Task directions: Set down the material exactly as given, please, from its first line through the line that includes "GRAIN_LEAST_HEIGHT = 45".
# # # # #
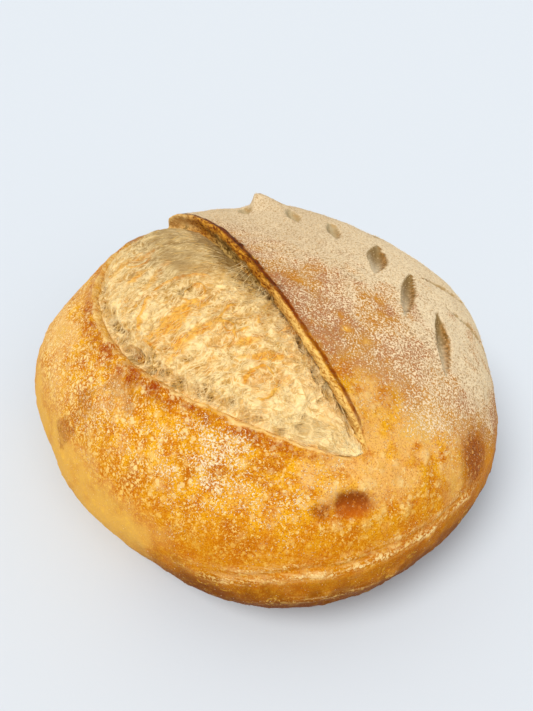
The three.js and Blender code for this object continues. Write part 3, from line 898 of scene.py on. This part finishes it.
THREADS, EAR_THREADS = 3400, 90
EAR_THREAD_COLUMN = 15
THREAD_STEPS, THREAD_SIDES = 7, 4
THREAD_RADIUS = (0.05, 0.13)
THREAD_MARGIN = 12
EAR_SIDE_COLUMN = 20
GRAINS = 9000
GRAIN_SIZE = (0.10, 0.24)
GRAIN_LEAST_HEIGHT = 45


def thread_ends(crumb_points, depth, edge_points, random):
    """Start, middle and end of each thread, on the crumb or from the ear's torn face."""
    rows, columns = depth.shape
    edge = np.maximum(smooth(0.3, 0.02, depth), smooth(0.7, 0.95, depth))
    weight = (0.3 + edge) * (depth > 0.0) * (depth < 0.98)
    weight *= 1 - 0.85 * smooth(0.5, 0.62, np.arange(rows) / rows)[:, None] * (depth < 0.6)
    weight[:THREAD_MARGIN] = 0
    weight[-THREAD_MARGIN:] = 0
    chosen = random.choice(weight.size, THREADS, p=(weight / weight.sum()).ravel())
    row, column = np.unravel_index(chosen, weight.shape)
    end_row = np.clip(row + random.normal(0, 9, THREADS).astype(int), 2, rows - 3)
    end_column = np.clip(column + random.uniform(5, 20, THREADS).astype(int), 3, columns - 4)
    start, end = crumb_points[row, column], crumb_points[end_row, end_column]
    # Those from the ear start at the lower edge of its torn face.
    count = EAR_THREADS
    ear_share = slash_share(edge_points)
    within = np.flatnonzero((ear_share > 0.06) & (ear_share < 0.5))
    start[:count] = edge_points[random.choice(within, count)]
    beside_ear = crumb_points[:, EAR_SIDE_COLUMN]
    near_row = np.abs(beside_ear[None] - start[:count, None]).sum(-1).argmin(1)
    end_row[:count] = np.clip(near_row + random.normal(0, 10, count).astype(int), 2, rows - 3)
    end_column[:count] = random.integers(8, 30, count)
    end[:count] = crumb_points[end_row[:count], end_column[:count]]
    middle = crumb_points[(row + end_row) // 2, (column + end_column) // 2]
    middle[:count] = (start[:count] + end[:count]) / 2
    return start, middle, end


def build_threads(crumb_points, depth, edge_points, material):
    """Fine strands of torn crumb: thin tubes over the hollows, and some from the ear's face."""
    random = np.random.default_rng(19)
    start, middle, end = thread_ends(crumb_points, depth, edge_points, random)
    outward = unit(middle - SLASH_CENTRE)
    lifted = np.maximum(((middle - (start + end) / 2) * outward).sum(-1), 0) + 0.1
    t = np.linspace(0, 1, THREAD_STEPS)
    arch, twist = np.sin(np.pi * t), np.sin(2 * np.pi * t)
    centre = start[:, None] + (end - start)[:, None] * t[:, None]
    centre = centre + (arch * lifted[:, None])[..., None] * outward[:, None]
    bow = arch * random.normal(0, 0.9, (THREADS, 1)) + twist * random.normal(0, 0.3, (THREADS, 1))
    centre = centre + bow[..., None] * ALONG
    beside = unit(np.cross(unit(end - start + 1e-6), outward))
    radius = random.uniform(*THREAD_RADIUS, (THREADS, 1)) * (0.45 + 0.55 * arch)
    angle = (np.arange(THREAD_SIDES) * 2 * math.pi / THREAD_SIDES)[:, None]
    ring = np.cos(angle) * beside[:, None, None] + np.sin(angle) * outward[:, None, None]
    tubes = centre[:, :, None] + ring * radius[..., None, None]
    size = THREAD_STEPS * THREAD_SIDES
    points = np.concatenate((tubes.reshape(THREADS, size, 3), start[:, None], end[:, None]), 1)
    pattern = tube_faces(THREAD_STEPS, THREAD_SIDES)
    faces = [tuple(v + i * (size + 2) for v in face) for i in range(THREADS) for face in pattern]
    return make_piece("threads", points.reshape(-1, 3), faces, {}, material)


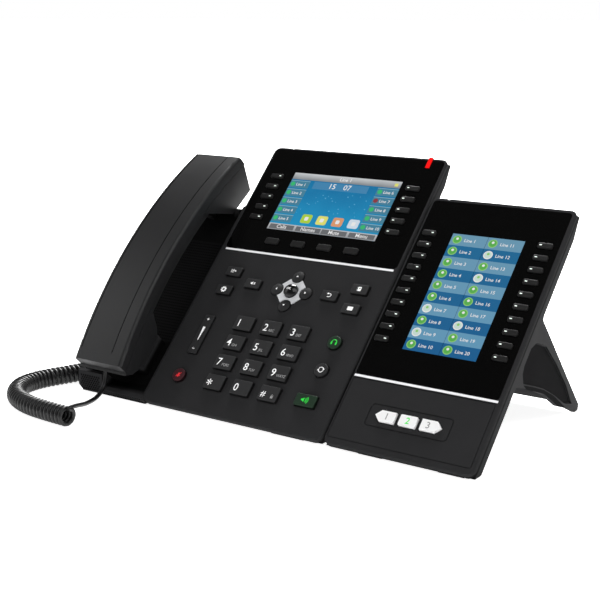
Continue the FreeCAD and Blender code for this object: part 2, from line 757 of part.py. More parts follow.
# # # # #
Answer to the problem:
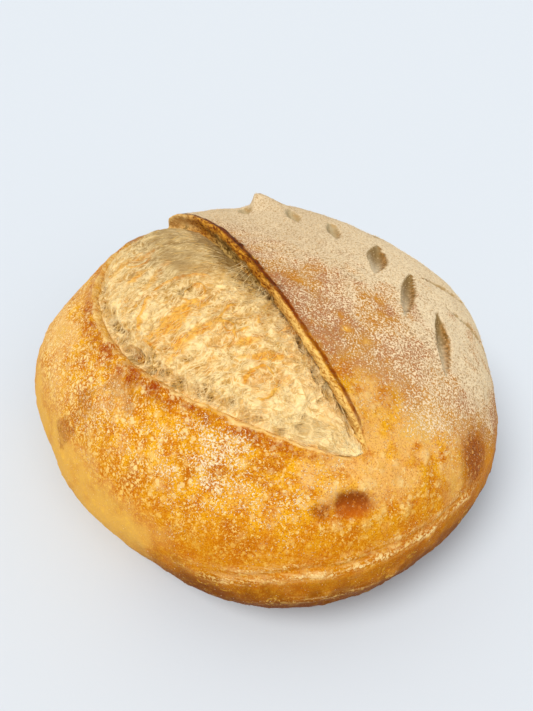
The three.js and Blender code for this object continues. Write part 3, from line 898 of scene.py on. This part finishes it.
THREADS, EAR_THREADS = 3400, 90
EAR_THREAD_COLUMN = 15
THREAD_STEPS, THREAD_SIDES = 7, 4
THREAD_RADIUS = (0.05, 0.13)
THREAD_MARGIN = 12
EAR_SIDE_COLUMN = 20
GRAINS = 9000
GRAIN_SIZE = (0.10, 0.24)
GRAIN_LEAST_HEIGHT = 45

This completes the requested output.